Она стала водоразделом, эта улица, стала в 2014 году, когда ополчение надеялось еще, что с ними будут вести себя по-человечески, что взаимное противодействие останется локальным, но украинские самолеты и вертолеты начали наносить беспощадные удары и по жилой застройке. По улице Стратонавтов в том числе.
И тогда, 26 мая, для Украины Майдана началась война на уничтожение собственного народа. А для донетчан украинское государство окончательно стало смертельным врагом, чужой стороной.
Ходаковский, командовавший группой ополчения, заходившей в аэропорт, потом скажет: у ополченцев не было даже ПЗРК, чтобы сбивать вертолеты, потому что накануне были достигнуты договоренности с местными украинскими бригадами, что никто не собирался убивать друг друга. Но наверху был отдан приказ. У исполнителя – чистая совесть. У заказчика – чистая совесть. Но в этой войне ни у кого нет ни чистых рук, ни чистой совести.
Донецкий аэропорт не удалось взять, ополченцы чудом прорвались через кольцо украинских военных, трупов были десятки. Это, конечно, была очень наивная операция. Но ведь до того украинская власть, власть Майдана не применяла против своих граждан авиацию; никто не ждал, что это случится.
Выбоины, выбоины на улице Стратонавтов, улице с гордым названием, ведущей к донецкому аэропорту. Когда я шла по ней, аэропорт контролировали уже ополченцы, вышибив оттуда задержавшихся почти на восемь месяцев в мощных укреплениях «киборгов». Не было там уже боев. А запах – чувствовался. Такой густой запах смерти и крови, не тот, что можно учуять носом – существующий в других пластах, но от этого не менее настоящий.

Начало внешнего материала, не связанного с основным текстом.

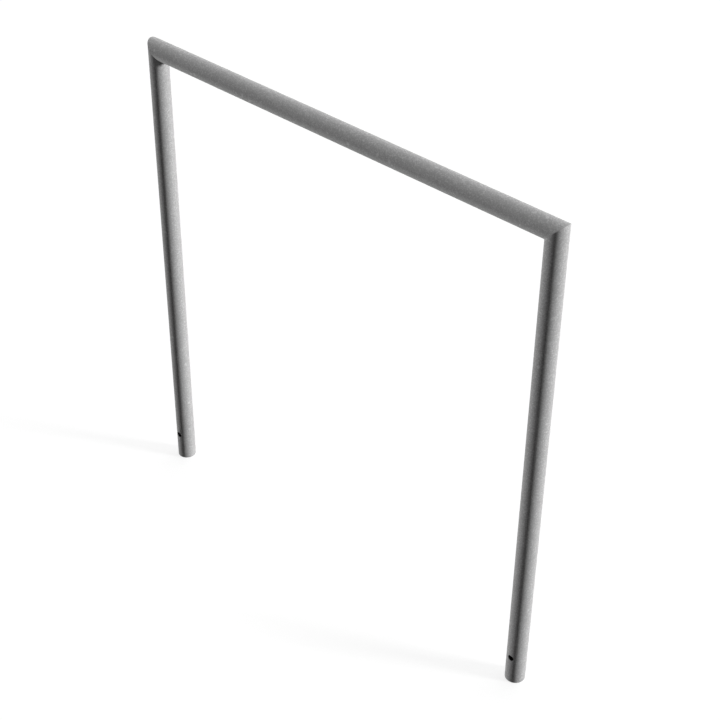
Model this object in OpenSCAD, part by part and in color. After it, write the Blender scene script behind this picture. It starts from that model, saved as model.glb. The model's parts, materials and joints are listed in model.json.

Был бы мир сейчас другим, если бы тогда Украина Майдана не отдала приказ стрелять по живым людям с самолетов? Сложно сказать. Возможно, все пошло бы по пути договоренностей, как и хотел Ходаковский, один из командиров ополчения, и тогда война обошлась бы ценой куда меньшей крови, может, даже Минские соглашения уже реализовались бы…
Самолеты ведь тогда летали не только над аэропортом, они летали над Донецком, расстреливая громкий смешливый город из пулеметов. Они пошли от аэропорта дальше на Донецк, на Киевский район, я там потом прожила полгода – это даже не спальный район, а вполне нарядный, оживленный, смыкающийся с центральным. Люди кричали, машины звенели осыпающимся стеклом, по улицам и проспектам текла кровь; да, Донецк, он такой, квадратно-гнездовой там: улицы-проспекты, зеленые квадратики, и эти зеленые квадратики медленно краснеют от крови. В больницу воющие скорые везли раненых, обезноженных, обезрученных, истекающих кровью; медперсонал разрывался.
Возле вокзала лежало скорченное тело мертвой женщины.
Война пришла в Донецк, война, которую не хотели до последнего – ведь до последнего местные надеялись, что удастся договориться, как обычно, пободавшись, поборовшись, давя друг на друга, уговаривая, пройдясь по краю. Что-то близкое к такому бывало уже в истории этой несчастной страны. Но никому, ни единому здравому человеку, ни одному благополучному европейскому бюргеру, ни одному русскому интеллигенту тогда бы не пришло в голову, что вместо того, чтобы продолжать разговаривать со своими гражданами, Украина попросту начнет их убивать.
И цена всей демократии, всем свободам, всем достижениям Майдана – скорченная мертвая женщина, прошитая пулеметными выстрелами, там, на севере Донецка, на оживленном когда-то вокзале. Пропахшая кровью улица Стратонавтов, искореженные дома, разросшиеся деревья.
Потом-то, задним умом, придется убедить себя в том, что это нормально – тем, кто захочет себя убедить. Было бы желание: можно доказать себе практически все. Было бы желание: можно доказать, что эти люди, дончане, жители Украины, сами виноваты, что их расстреливает собственное государство, расстреливает с вертолетов и самолетов, пускает длинные линии пулеметных выстрелов по солнечному смеющемуся городу, да, это делает их государство, и поэтому оно вправе, мы же не вправе судить, это не наше дело, это их государство.
Да: все это делало их, дончан, государство.
Государство, которое с первым выстрелом перестало быть – их.